• **YOUR INSTRUCTIONS**
Copy exactly, please, the lines of the data from its start through the line containing "default=default, min=low, **unit)".

DATA LINES start

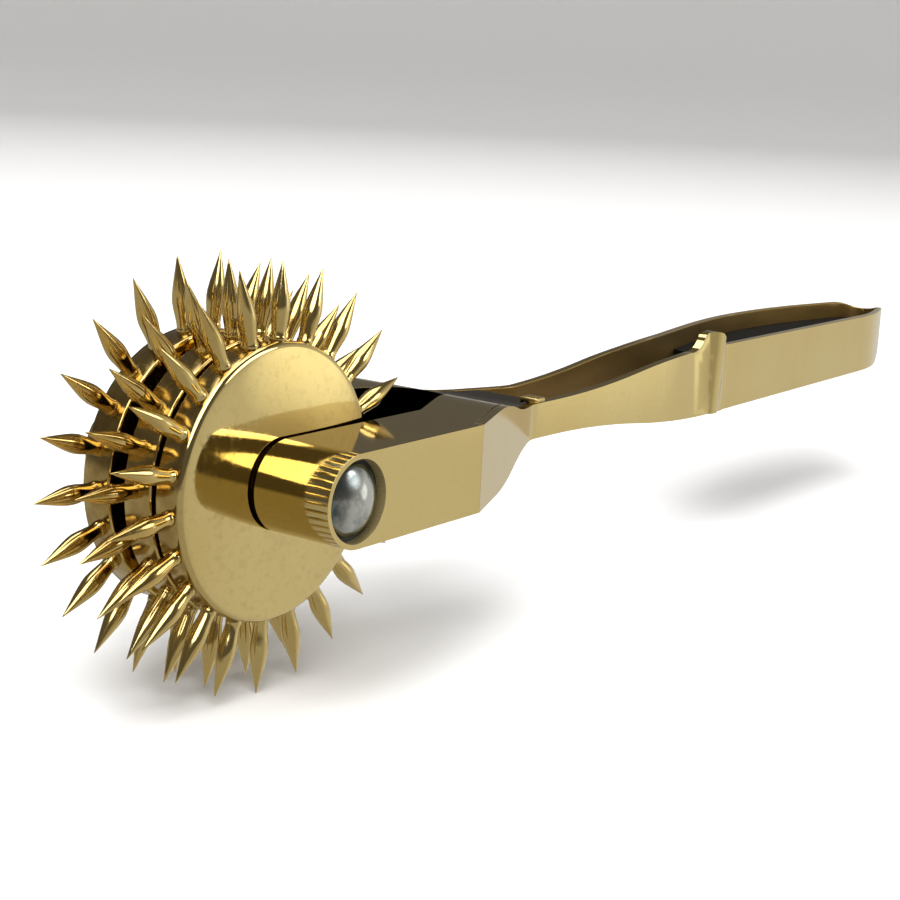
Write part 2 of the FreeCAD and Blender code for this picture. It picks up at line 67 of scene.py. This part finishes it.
MERGE_WITHIN = 0.002 * MM
FLAT_WITHIN = math.radians(0.6)
ROUNDED_FROM = math.radians(28)
SHARP_FROM = math.radians(50)
DOME_EDGE = 0.12 * MM
DRUM_STEPS = 176
FLOOR_STEPS = 96

# Shares of the drum's radius where the crowned face has a ring, and the square of the crown's reach.
CROWN_STOPS = (0.35, 0.45, 0.55, 0.65, 0.75, 0.85, 0.92)
CROWN_SPREAD = 0.38

# A pin's swelling: share of its height above the rim, then share of its largest radius.
PIN_SWELL = ((0.24, 0.88), (0.32, 0.96), (0.4, 1.0), (0.48, 0.95), (0.58, 0.81), (0.72, 0.56), (0.87, 0.27))

# The grip's closed end, where the strip turns round the core.
NOSE_LENGTH = 12 * MM

# Name, place, size across and power.
LIGHTS = (
    ("Key", (-0.55, -0.35, 0.75), 0.9, 9),
    ("Top", (0.05, 0.1, 0.95), 1.1, 9),
    ("Fill", (0.5, -0.8, 0.45), 0.5, 2.5),
)


def middle_of(node):
    low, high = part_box(node)
    return (low + high) / 2


AXLE_AT = middle_of("axle")
AXLE_AT.y = 0


# ---------------------------------------------------------------- sizes and colours


def length(name, description, default, low=0.0):
    unit = {"subtype": "DISTANCE", "unit": "LENGTH"}
    return FloatProperty(name=name, description=description, default=default, min=low, **unit)


def colour(name, description, default):
    span = {"min": 0, "max": 1}
    return FloatVectorProperty(name=name, description=description, default=default, subtype="COLOR", **span)


class RollerSizes(bpy.types.PropertyGroup):
    fork_edge: length("Fork edge", "Width of the rounded edge on the fork", 0.28 * MM)
    strip_edge: length("Strip edge", "Width of the rounded edge on the sheet strips", 0.2 * MM)
    drum_edge: length("Drum edge", "Width of the rounded edge on a wheel's rim", 0.22 * MM)
    disc_crown: length("Disc crown", "How far the near disc's face falls from its middle to its rim", 0.35 * MM)
    pin_root: length("Pin root", "Radius of the collar where a pin leaves its wheel", 0.76 * MM)
    pin_neck: length("Pin neck", "Radius just above the collar", 0.69 * MM)
    pin_belly: length("Pin belly", "Largest radius of a pin", 0.9 * MM)
    pin_point: length("Pin point", "Radius of the blunted tip", 0.035 * MM)
    pin_count: IntProperty(name="Pins", description="Pins in one wheel", default=22, min=3)
    pin_sides: IntProperty(name="Pin sides", description="Faces round a pin", default=28, min=8)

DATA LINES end

• **EXERCISE RESPONSE**
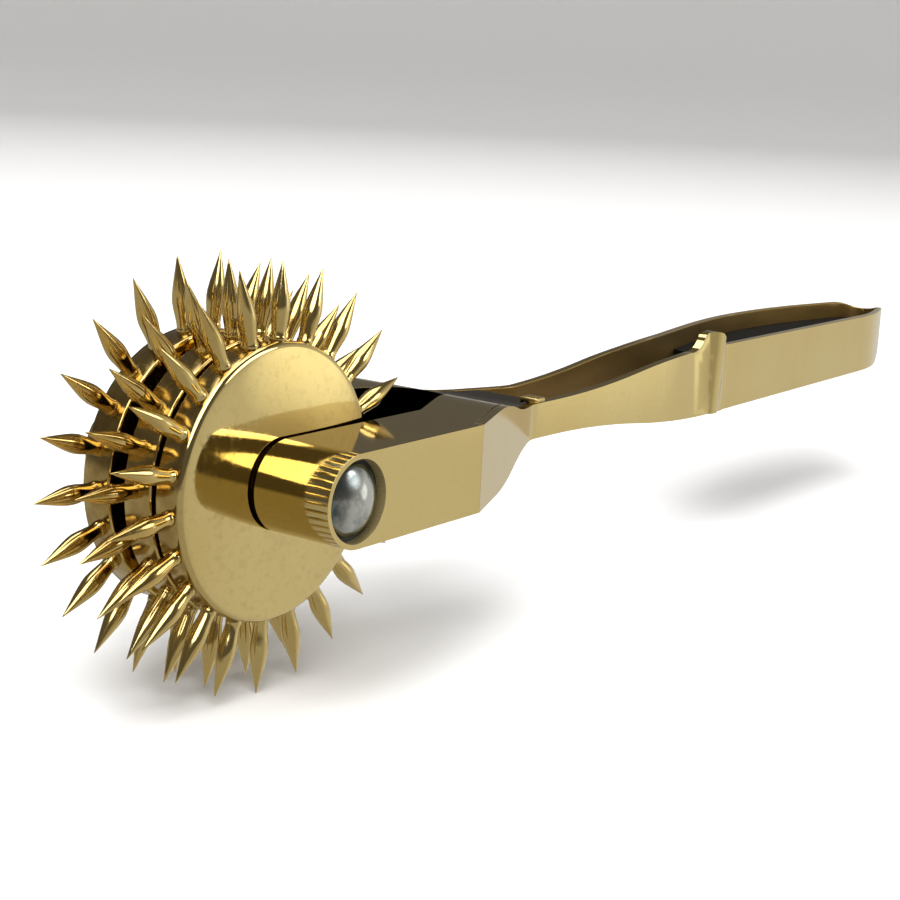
Write part 2 of the FreeCAD and Blender code for this picture. It picks up at line 67 of scene.py. This part finishes it.
MERGE_WITHIN = 0.002 * MM
FLAT_WITHIN = math.radians(0.6)
ROUNDED_FROM = math.radians(28)
SHARP_FROM = math.radians(50)
DOME_EDGE = 0.12 * MM
DRUM_STEPS = 176
FLOOR_STEPS = 96

# Shares of the drum's radius where the crowned face has a ring, and the square of the crown's reach.
CROWN_STOPS = (0.35, 0.45, 0.55, 0.65, 0.75, 0.85, 0.92)
CROWN_SPREAD = 0.38

# A pin's swelling: share of its height above the rim, then share of its largest radius.
PIN_SWELL = ((0.24, 0.88), (0.32, 0.96), (0.4, 1.0), (0.48, 0.95), (0.58, 0.81), (0.72, 0.56), (0.87, 0.27))

# The grip's closed end, where the strip turns round the core.
NOSE_LENGTH = 12 * MM

# Name, place, size across and power.
LIGHTS = (
    ("Key", (-0.55, -0.35, 0.75), 0.9, 9),
    ("Top", (0.05, 0.1, 0.95), 1.1, 9),
    ("Fill", (0.5, -0.8, 0.45), 0.5, 2.5),
)


def middle_of(node):
    low, high = part_box(node)
    return (low + high) / 2


AXLE_AT = middle_of("axle")
AXLE_AT.y = 0


# ---------------------------------------------------------------- sizes and colours


def length(name, description, default, low=0.0):
    unit = {"subtype": "DISTANCE", "unit": "LENGTH"}
    return FloatProperty(name=name, description=description, default=default, min=low, **unit)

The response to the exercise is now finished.